>> START DATASET EXCERPT

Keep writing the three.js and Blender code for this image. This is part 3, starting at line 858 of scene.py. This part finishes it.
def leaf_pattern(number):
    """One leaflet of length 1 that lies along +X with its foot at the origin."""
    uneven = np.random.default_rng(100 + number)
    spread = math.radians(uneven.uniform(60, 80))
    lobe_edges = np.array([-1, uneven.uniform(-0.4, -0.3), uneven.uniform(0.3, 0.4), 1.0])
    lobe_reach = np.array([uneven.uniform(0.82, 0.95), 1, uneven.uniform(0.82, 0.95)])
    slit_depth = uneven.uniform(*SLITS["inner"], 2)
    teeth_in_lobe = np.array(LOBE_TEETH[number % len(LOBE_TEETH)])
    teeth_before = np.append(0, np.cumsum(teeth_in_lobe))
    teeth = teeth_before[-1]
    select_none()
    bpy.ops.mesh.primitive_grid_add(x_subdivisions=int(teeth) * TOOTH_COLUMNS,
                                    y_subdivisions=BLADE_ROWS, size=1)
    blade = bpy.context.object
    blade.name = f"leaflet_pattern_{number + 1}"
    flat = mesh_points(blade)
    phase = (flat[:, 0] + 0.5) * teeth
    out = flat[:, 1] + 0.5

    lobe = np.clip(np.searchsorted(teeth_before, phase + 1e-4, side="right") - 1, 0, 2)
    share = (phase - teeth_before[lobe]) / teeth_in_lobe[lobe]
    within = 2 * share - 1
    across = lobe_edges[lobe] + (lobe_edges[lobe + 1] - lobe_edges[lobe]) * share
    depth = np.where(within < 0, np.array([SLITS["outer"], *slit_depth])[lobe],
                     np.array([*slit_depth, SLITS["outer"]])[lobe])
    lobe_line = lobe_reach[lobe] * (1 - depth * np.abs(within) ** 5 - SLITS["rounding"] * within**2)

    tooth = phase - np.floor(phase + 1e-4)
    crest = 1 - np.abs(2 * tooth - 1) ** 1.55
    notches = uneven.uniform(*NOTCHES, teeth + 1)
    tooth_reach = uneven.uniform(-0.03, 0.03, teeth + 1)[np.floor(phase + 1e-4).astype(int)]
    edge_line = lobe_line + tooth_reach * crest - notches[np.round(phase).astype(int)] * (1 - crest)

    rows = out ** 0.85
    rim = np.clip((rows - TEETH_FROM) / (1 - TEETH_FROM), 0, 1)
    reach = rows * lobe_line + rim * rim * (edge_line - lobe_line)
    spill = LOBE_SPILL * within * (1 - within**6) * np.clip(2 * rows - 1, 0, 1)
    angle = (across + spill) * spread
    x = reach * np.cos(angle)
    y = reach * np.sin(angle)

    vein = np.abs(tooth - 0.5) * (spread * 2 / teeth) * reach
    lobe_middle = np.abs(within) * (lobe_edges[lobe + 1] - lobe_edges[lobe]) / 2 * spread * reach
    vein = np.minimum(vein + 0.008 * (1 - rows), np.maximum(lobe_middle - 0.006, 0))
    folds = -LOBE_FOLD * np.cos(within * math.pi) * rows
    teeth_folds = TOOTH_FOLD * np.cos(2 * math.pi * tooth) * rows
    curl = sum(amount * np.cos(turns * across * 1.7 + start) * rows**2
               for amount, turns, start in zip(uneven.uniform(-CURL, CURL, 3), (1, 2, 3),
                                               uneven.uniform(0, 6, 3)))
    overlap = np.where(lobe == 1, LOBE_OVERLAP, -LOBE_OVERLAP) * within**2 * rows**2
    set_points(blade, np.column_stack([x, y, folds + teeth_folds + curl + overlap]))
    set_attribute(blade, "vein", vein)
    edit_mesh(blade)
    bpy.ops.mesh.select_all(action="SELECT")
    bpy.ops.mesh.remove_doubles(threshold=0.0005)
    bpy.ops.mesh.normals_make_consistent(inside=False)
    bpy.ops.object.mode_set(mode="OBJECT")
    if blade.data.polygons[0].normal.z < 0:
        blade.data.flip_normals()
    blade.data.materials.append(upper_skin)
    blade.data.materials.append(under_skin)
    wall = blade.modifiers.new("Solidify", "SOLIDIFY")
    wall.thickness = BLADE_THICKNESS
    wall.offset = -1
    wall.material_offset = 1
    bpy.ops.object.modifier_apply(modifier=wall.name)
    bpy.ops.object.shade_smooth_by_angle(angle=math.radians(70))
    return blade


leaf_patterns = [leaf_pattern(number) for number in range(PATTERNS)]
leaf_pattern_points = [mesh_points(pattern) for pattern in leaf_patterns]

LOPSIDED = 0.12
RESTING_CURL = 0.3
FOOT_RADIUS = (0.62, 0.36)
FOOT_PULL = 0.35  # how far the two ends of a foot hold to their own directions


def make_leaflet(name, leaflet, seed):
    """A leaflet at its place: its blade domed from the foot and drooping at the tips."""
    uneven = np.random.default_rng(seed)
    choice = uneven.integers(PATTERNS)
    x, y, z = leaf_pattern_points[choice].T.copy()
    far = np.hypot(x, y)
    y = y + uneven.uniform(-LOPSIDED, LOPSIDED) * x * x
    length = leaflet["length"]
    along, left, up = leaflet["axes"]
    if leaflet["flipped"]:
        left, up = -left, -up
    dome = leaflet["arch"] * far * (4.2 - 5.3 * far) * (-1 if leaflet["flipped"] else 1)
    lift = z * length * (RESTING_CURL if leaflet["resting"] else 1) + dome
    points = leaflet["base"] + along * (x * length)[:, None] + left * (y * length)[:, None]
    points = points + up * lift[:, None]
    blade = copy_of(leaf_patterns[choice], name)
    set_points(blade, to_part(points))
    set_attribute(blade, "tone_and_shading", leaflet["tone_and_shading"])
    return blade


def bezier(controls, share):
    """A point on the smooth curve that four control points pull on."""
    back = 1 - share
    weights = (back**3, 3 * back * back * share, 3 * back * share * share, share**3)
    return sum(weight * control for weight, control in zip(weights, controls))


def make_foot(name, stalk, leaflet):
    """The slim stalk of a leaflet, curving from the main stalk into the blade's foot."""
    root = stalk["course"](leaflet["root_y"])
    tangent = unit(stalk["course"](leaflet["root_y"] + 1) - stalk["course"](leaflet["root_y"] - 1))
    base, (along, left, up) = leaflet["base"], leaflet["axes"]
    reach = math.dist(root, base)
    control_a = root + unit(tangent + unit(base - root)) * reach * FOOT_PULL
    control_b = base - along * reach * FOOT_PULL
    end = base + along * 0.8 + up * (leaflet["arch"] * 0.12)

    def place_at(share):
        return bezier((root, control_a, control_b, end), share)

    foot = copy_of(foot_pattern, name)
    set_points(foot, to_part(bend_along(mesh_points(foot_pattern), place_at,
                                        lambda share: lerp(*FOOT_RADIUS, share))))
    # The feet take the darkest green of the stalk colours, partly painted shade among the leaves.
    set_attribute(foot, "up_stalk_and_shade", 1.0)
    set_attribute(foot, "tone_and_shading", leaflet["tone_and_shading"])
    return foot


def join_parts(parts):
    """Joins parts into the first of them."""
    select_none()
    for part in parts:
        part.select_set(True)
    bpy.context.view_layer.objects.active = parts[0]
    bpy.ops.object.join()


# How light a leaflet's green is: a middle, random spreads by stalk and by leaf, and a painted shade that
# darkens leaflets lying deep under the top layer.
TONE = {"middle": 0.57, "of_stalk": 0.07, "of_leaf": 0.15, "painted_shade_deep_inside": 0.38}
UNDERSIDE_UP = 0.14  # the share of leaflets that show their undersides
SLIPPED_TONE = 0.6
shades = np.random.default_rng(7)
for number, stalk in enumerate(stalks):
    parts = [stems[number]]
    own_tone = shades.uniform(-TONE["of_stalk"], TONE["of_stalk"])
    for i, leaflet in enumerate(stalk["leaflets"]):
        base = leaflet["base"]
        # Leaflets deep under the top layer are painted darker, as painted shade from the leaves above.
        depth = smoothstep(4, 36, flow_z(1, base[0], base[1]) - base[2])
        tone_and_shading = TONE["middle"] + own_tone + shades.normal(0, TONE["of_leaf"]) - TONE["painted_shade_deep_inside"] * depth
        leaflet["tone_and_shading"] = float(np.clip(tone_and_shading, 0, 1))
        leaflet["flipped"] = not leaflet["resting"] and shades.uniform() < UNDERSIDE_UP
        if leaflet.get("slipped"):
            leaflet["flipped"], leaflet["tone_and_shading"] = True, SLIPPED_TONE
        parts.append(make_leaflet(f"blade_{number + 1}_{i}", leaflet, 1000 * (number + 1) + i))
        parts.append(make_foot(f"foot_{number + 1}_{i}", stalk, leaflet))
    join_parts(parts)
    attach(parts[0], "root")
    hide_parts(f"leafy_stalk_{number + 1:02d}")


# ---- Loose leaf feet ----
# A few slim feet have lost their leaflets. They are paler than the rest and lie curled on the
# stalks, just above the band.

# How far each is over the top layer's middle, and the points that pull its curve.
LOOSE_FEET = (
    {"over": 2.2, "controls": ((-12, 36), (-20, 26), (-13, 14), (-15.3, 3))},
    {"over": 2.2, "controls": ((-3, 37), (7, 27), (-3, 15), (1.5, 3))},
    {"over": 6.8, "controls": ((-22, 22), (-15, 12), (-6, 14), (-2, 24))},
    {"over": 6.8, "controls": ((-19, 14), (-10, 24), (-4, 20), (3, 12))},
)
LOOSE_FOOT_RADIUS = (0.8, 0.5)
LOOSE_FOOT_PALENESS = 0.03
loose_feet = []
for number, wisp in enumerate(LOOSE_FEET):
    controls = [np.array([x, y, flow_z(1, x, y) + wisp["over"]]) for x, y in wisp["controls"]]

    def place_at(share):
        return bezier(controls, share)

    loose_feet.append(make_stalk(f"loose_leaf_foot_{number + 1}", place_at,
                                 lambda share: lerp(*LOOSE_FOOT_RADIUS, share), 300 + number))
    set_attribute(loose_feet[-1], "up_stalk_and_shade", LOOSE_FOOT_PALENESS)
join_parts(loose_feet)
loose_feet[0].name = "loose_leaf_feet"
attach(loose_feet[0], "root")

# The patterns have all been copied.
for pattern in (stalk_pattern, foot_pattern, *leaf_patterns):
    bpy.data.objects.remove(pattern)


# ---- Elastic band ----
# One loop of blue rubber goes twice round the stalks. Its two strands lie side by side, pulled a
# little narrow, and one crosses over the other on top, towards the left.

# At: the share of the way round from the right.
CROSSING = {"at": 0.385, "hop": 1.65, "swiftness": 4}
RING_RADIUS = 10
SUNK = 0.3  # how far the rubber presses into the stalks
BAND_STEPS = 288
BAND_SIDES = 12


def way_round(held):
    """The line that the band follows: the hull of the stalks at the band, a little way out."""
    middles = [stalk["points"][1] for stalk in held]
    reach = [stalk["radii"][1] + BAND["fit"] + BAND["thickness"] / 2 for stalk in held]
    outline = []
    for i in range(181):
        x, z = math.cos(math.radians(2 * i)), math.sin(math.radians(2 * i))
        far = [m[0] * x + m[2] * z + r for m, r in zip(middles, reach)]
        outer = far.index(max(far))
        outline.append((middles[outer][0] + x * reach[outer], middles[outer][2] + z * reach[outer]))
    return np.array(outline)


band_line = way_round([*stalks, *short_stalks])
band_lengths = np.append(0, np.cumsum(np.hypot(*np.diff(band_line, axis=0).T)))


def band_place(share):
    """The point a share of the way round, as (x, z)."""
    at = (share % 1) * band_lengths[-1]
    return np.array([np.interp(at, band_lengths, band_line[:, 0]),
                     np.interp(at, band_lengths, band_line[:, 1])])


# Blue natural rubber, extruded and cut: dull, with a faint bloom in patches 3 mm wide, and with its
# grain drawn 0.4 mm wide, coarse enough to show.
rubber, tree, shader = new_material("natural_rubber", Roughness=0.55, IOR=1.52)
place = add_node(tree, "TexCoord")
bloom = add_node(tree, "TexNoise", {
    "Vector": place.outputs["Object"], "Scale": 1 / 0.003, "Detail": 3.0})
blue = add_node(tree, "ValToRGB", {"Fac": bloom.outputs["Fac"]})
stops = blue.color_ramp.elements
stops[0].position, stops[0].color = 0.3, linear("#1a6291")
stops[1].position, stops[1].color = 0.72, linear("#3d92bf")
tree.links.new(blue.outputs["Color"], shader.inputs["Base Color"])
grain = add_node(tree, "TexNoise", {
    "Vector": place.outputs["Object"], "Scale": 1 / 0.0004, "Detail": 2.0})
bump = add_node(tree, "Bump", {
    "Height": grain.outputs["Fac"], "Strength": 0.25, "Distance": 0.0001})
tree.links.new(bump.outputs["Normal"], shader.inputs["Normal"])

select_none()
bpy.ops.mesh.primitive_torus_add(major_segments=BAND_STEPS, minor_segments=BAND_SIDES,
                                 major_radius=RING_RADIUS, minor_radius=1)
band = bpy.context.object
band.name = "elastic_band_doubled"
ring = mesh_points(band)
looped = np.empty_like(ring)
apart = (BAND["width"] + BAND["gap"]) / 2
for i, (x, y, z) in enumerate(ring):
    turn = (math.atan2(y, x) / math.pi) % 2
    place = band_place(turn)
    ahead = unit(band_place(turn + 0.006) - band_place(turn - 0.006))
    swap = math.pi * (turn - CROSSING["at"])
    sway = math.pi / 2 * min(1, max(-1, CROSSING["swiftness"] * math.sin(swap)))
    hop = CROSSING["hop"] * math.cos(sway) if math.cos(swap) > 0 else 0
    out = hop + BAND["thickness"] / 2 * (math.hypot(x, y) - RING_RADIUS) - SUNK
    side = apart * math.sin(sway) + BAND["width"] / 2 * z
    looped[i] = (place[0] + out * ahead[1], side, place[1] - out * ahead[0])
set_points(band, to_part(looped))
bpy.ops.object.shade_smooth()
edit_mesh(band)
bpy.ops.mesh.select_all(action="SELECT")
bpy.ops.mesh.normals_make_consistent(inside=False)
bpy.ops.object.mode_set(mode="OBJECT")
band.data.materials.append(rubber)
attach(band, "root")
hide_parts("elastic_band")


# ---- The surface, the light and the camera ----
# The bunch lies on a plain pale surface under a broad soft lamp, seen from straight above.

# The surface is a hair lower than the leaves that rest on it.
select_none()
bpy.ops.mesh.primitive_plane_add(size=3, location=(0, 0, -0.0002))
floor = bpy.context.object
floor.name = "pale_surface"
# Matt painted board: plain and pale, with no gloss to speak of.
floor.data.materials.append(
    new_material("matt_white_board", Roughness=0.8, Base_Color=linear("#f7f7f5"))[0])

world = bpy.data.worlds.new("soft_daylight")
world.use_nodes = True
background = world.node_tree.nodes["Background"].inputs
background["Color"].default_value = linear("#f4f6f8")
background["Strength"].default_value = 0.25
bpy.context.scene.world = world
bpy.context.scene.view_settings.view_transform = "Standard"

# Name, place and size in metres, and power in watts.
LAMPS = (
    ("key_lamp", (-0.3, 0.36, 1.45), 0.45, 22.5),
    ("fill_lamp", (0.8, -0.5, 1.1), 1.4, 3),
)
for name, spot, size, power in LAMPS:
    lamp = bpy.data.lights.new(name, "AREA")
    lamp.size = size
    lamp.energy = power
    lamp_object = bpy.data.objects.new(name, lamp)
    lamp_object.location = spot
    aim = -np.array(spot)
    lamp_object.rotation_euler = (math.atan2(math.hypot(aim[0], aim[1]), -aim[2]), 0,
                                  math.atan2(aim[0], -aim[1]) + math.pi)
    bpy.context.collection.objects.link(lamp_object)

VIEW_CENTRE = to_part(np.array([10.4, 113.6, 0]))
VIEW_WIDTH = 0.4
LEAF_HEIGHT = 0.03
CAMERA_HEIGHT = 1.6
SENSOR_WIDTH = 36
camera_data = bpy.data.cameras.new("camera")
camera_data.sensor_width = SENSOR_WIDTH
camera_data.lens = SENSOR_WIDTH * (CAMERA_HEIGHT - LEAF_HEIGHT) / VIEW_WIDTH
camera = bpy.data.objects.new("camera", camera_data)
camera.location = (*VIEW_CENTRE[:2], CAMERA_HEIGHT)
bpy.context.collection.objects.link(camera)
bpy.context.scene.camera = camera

>> END DATASET EXCERPT

TASK PROMPT: Isolate the lines above that contain the word "scene" and copy them.

WRITTEN ANSWER:
Keep writing the three.js and Blender code for this image. This is part 3, starting at line 858 of scene.py. This part finishes it.
bpy.context.scene.world = world
bpy.context.scene.view_settings.view_transform = "Standard"
bpy.context.scene.camera = camera